Die Menschen seien heuer leicht reizbar, hat die Fachfrau des Landesbundes für Vogelschutz beobachtet. Wenn sie sich auf den schmalen Wegen begegneten, reagierten sie mitunter sehr aggressiv und werfen sich gegenseitig vor, die Abstandsregeln nicht einzuhalten. "Dabei wäre genug Vogelinsel für alle da", ist sie überzeugt. "Wenn alle rücksichtsvoll sind, dann klappt das auch."

Party und Picknick: LBV kämpft mit rücksichtslosen Besuchern auf Vogelinsel

© Foto: Limes-Luftbild.de

Ihr LBV-Kollege Jan Heikens erklärt sich dieses Verhalten damit, "dass vermutlich viele draußen in der Natur sind, die eigentlich lieber was anderes machen" – und wegen Corona nicht können. Der Gebietsbetreuer, der sich unter anderem der besonders geschützten Wiesenbrüter annimmt, hatte in "seinem" Terrain, also dem Wiesmet nördlich vom Altmühlsee und den Brutgebieten entlang der Altmühl bis Trommetsheim, ebenfalls Probleme mit Urlaubern.

Als nach den ersten Lockerungen die Tagesausflügler aus dem Großraum Nürnberg angerückt seien, hätten seine Schützlinge durchaus "gelitten", sagt er. "Kiebitz und Brachvogel sind sehr empfindlich", sagt der Experte. Eine Störung könne sehr leicht zur Aufgabe des Nestes führen, und gerade beim sehr seltenen Brachvogel "kommt es auf jedes einzelne Ei an".

Probleme mit Hunden

Ob sich denn Einheimische rücksichtsvoller verhielten, weil sie die Empfindlichkeit des Öko-System kennen? Kurz zögert Heikens mit der Antwort – und stimmt dann Martina Widuchs Formel zu: Es gebe eben überall "solche und solche". Denn auch mit Anwohnern des Vogelparadieses hat der Gebietsbetreuer schon einschlägige Erfahrungen gemacht. "Viele leinen halt ihre Hunde nicht an, und die stören die brütenden Vögel", klagt er. Wenn die dann aufflögen, trete der Fuchs auf den Plan: "Der ist schlau", sagt Heikens, "der beobachtet die Wiesenbrüter, sucht das leere Nest und räubert es aus." Und auch ein Hund, fügt er hinzu, "würde zu einem Gelege nicht nein sagen, wenn er zufällig darauf stößt".

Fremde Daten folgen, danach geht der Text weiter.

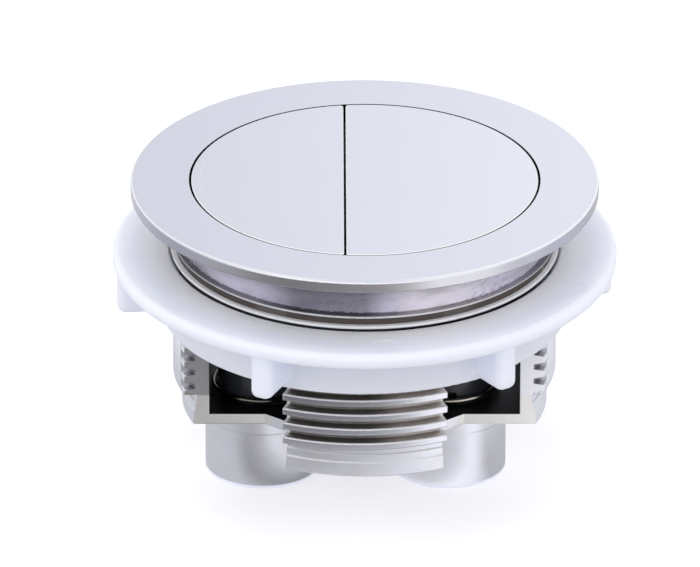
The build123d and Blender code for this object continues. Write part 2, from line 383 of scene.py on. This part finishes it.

Wenn ein Vogel zu oft gestört werde, suche er sich einen anderen Platz oder breche die Brut gleich komplett ab, fügt Martina Widuch hinzu. Ein Gelege mit vier Eiern mache 25 bis 30 Prozent des Gewichts eines Vogels aus, macht sie deutlich: "Und ob er sich das ein zweites Mal in einer Saison antun wird, ist fraglich." Deshalb appelliert sie an "alle Blumenpflücker, Hundehalter, Radler und Spaziergänger: Haltet euch an die Regeln!".


Vorsitzender des LBV: "Die Leute wollen mehr Naturschutz"


Heikens und ein Kollege haben gegenüber jenen Hundehaltern, die ihre Tiere immer nur dann anleinen, wenn sie ihnen begegnen und dann schnell wieder loslassen, inzwischen eine "offensivere Taktik entwickelt", wie er sagt: "Wir laufen denen manchmal nach, bis sie fast wieder zu Hause sind." Diese Tierfreunde nennt er frustriert-spöttisch "unsere Spezialisten". Denn: "Das sind immer die gleichen."

Ein Problem sind zudem die Hinterlassenschaften der Hunde, die von allzu vielen Haltern eben nicht eingesammelt und in Plastiktütchen ordnungsgemäß entsorgt werden. "Hundekot verunreinigt das Heu, das Bauern an ihre Kühe verfüttern", erklärt Widuch das Problem. "Und er enthält Keime, die die Rinder krank machen." Zwar hinterlasse auch der Fuchs einschlägige Spuren in den Wiesen, aber: "Das Problem sind die Mengen."

Viel weniger Teilnehmer

So ein "Mengenproblem" beschäftigt die Leiterin der LBV-Umweltstation auch in ganz anderer Hinsicht: Denn bis Ende Mai konnte der LBV keine einzige seiner beliebten Führungen am Altmühlsee anbieten, und auch derzeit läuft das Programm noch mit angezogener Handbremse, sprich: mit drastisch reduzierter Teilnehmerzahl. "Statt 30 können derzeit nur 15 Interessierte an Führungen teilnehmen", sagt Widuch, "und auf die Fledermaus-Touren mit der "MS Altmühlsee" können wir nur etwa 40 statt bis zu 120 Menschen mitnehmen."

Was das bedeutet, ist klar: "Da geht uns und dem Zweckverband Altmühlsee natürlich viel Geld verloren."